The Haiti quake essentially wiped the Government out. It took hours just to gather ministers together. Communications were down. The UN, the one organisation on the ground with the capacity to provide leadership, was itself decapitated by the quake.
I can only begin to imagine the frenzied activity that must have taken place in and outside Haiti as people tried to do damage assessments, to work out how to respond. The US itself was in a difficult position. Without an official invitation from the Haitian Government, any action could be (and in fact was by some of the left) presented as invasion.
Such a simple thing, really, an official request for help. Yet without it, all the rules and protocols governing engagement were frozen.
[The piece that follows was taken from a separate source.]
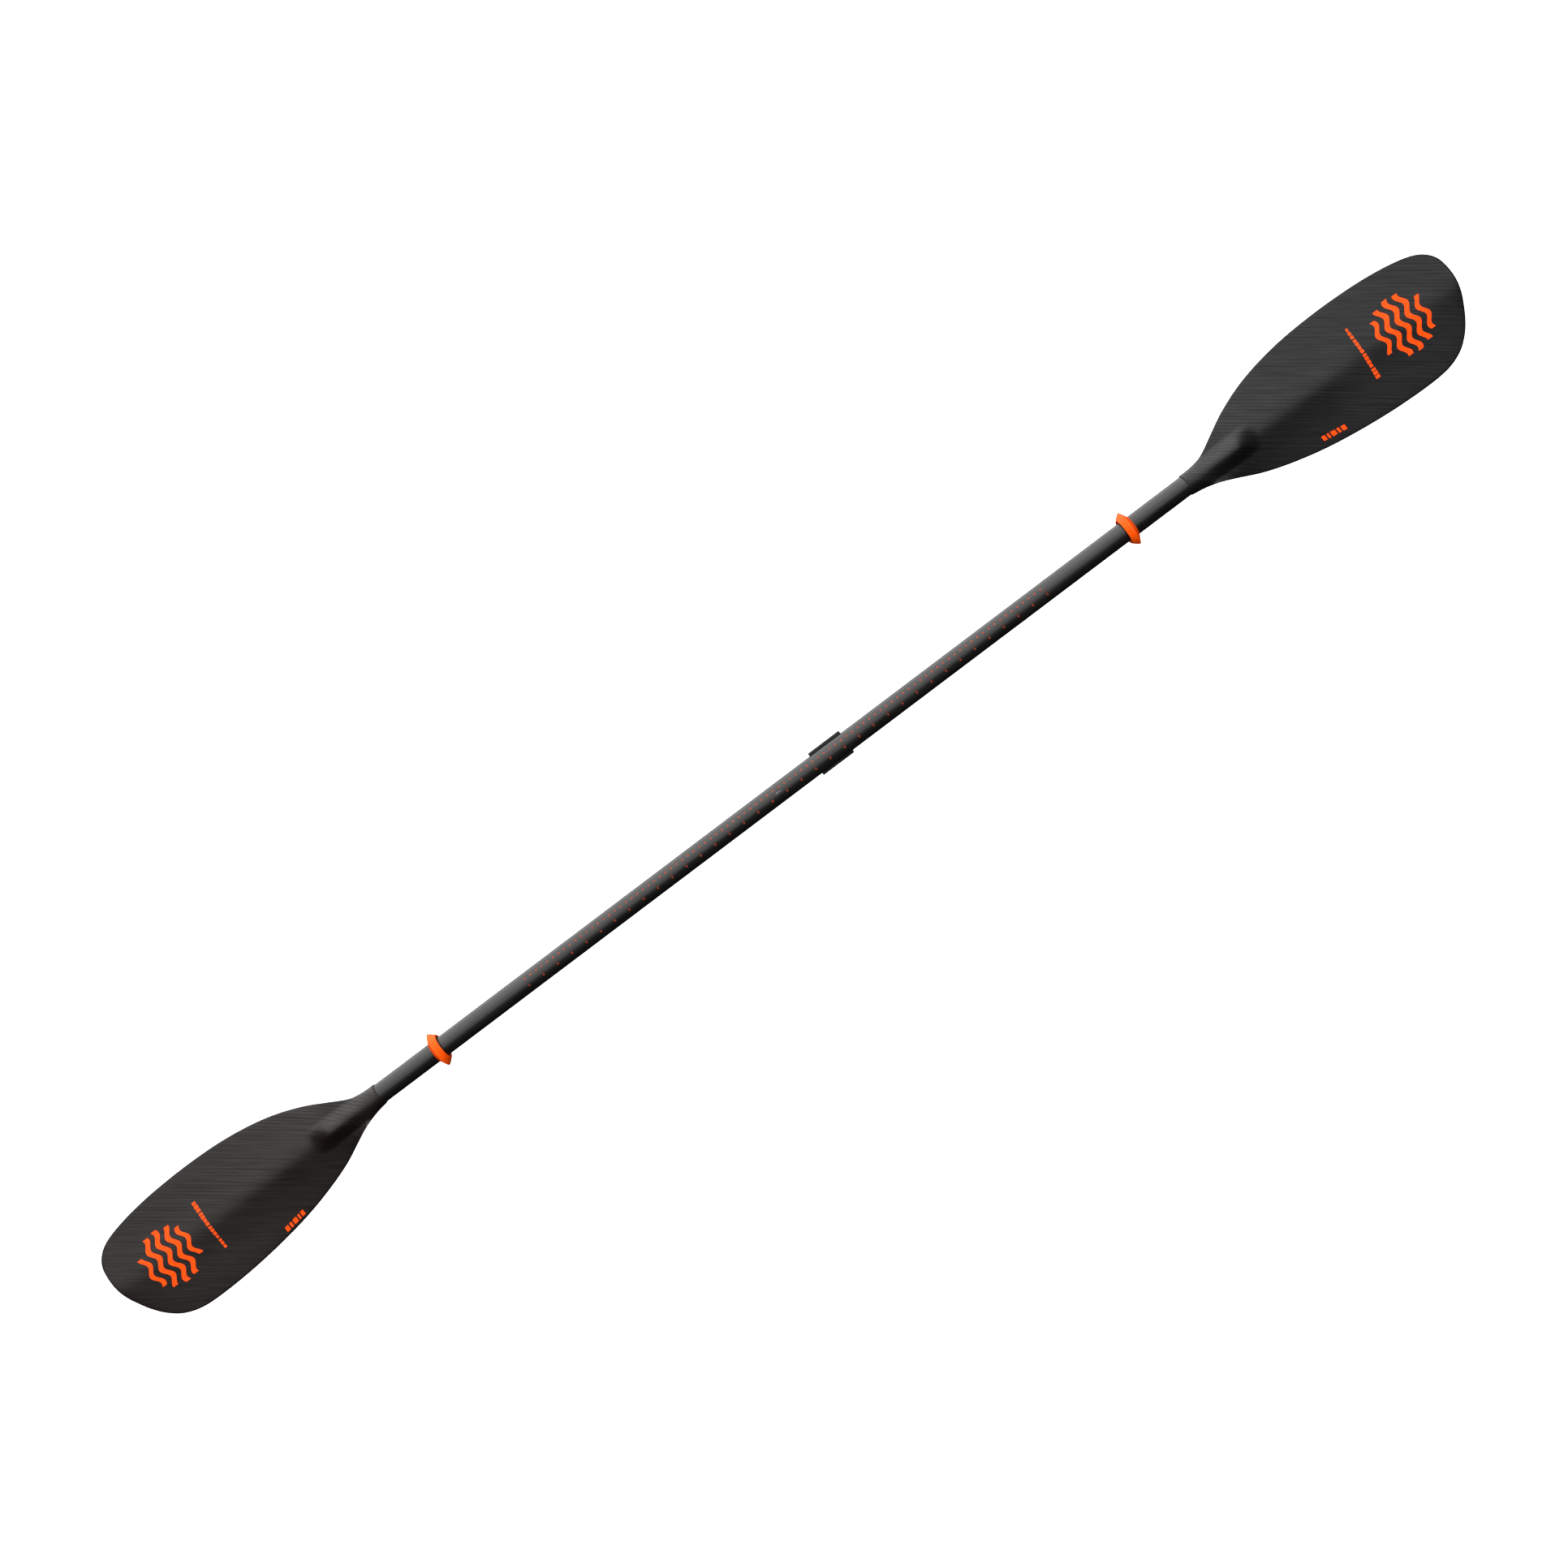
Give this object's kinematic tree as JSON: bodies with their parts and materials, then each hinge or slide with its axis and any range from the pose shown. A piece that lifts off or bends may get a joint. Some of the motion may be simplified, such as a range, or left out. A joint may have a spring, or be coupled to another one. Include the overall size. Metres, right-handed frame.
{
  "type": "kayak paddle",
  "caption": "Double-bladed kayak paddle with a carbon shaft split by a lever-locked telescoping joint, sliding drip rings and spooned asymmetric blades.",
  "frame": {"origin": "on the shaft axis at the middle of the paddle, where the two shaft halves meet", "axes": "+X along the shaft to the half with the clamp, +Z out of the power faces of the blades, +Y to the upper edge of the blades"},
  "size_m": [2.358, 0.1783, 0.0544],
  "materials": {
    "carbon_shaft": "satin clear-coated carbon laminate",
    "carbon_blade": "satin woven carbon laminate",
    "foam": "rigid closed-cell foam",
    "sealant": "matt cured sealant",
    "plug_foam": "closed-cell foam",
    "ring_rubber": "smooth orange rubber",
    "ferrule_glassfibre": "polished black tube",
    "sleeve_plastic": "moulded",
    "black_plastic": "moulded",
    "black_rubber": "smooth",
    "guide_plastic": "machined acetal",
    "clamp_plastic": "fine moulded texture",
    "pin_steel": "ground",
    "rivet_aluminium": "satin"
  },
  "bodies": {
    "right_half": {"right_shaft": "carbon_shaft", "right_blade_face": "carbon_blade", "right_blade_back": "carbon_blade", "right_blade_core": "foam", "right_neck_seal": "sealant", "right_shaft_plug": "plug_foam", "clamp_housing": "clamp_plastic", "lever_pin": "pin_steel", "housing_rivets": "rivet_aluminium"},
    "lever": {"clamp_lever": "clamp_plastic"},
    "shoe": {"pressure_shoe": "guide_plastic"},
    "joint_guide": {"guide_ring": "guide_plastic"},
    "left_half": {"left_shaft": "carbon_shaft", "left_blade_face": "carbon_blade", "left_blade_back": "carbon_blade", "left_blade_core": "foam", "left_neck_seal": "sealant", "left_shaft_plug": "plug_foam", "ferrule_tube": "ferrule_glassfibre", "ferrule_bond_sleeve": "sleeve_plastic", "ferrule_end_plug": "black_plastic", "ferrule_o_ring": "black_rubber"},
    "right_ring": {"right_drip_ring": "ring_rubber"},
    "left_ring": {"left_drip_ring": "ring_rubber"}
  },
  "joints": [
    {"name": "feather_turn", "type": "hinge", "parent": "right_half", "child": "joint_guide", "pos_m": [0, 0, 0], "axis": [1, 0, 0], "continuous": true},
    {"name": "length_slide", "type": "slide", "parent": "joint_guide", "child": "left_half", "axis": [-1, 0, 0], "range_m": [0, 0.2]},
    {"name": "lever_swing", "type": "hinge", "parent": "right_half", "child": "lever", "pos_m": [0.0728, 0, -0.0216], "axis": [0, 1, 0], "range_deg": [0, 120]},
    {"name": "shoe_press", "type": "slide", "parent": "right_half", "child": "shoe", "axis": [0, 0, -1], "range_m": [0, 0.000607]},
    {"name": "right_ring_slide", "type": "slide", "parent": "right_half", "child": "right_ring", "axis": [1, 0, 0], "range_m": [-0.4868, 0.092]},
    {"name": "left_ring_slide", "type": "slide", "parent": "left_half", "child": "left_ring", "axis": [-1, 0, 0], "range_m": [-0.6, 0.0975]}
  ],
  "couplings": [
    {"joint": "shoe_press", "follows": "lever_swing", "m_per_rad": 0.00028944}
  ]
}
As the relief effort got underway, another set of rules of engagement problems appear to have emerged.
To begin with, who was in charge? In the Padang earthquake, the Indonesian Government was in charge. All the teams assisting, Australian included, knew this. With the Haitian Government crippled, the UN present but still in shock and missing its top leadership, time was almost certainly required simply to define some form of operating protocols.
Then those coming in were also bound by their own rules. On 14 January, two days after the quake struck, Mark Turner wrote on Dispatches from a Fragile Island:
Right now, the focus remains on trying to save what survivors may remain, and to put in place systems to care for the dispossessed. This is entirely right. The UN has two related, but separate, jobs: to alleviate the suffering of Haitians as a whole, and a duty of care to its own staff. It is a very stressful time; many people are in deep shock. There has been an outpouring of offers to help from throughout the system and it is doing what it can given the logistical challenge. Communications remain limited.
I have included this quote because it gives a feel for the stresses, but also because of the reference to duty of care.
As the crisis proceeded, journalists and NGO volunteers entered areas well before the relief effort. This led to considerable criticism and especially on the apparent US focus on securing defensive perimeters. This focus was a standard military response, but also reflected operating rules including the need to protect those involved.
There is no easy answer in such a horrendous disaster. However, as happened with the Asian tsunami, we do need to learn the lessons. Here I want to point to just two lessons from the tsunami.
The first is that reconstruction takes a very long time in a disaster of this magnitude. This is, of course, already recognised. However, the length of time involved should not be underestimated, nor should the resources.
The second is that good can come.
It is very hard to see this at the time when personal disaster is still so fresh. In the Asian tsunami it led to a peace agreement in Sri Lanka with the Tamil Tigers. This failed. However, the long running civil war in Aceh was brought to a so far successful peace. We can hope that this tragedy will actually give Haiti a chance to rebuild for the longer term. Andrew Marshall's piece in Time, Memories of Aceh: Indonesia Five Years After the Tsunami provides a positive picture of the results in the Asian case.
The disaster also transformed the relations between Indonesia and Australia to the longer term benefit of both countries. A small part of this was the enhanced cooperation on disaster response that played out in the Padang case or in indonesia's decision to send specialist help during the Victorian fires.
Looking back over recent posts, the theme of learning from disaster has recurred quite often. However, it is important.
I thought that Niar had a very good post on the issues raised by Haiti.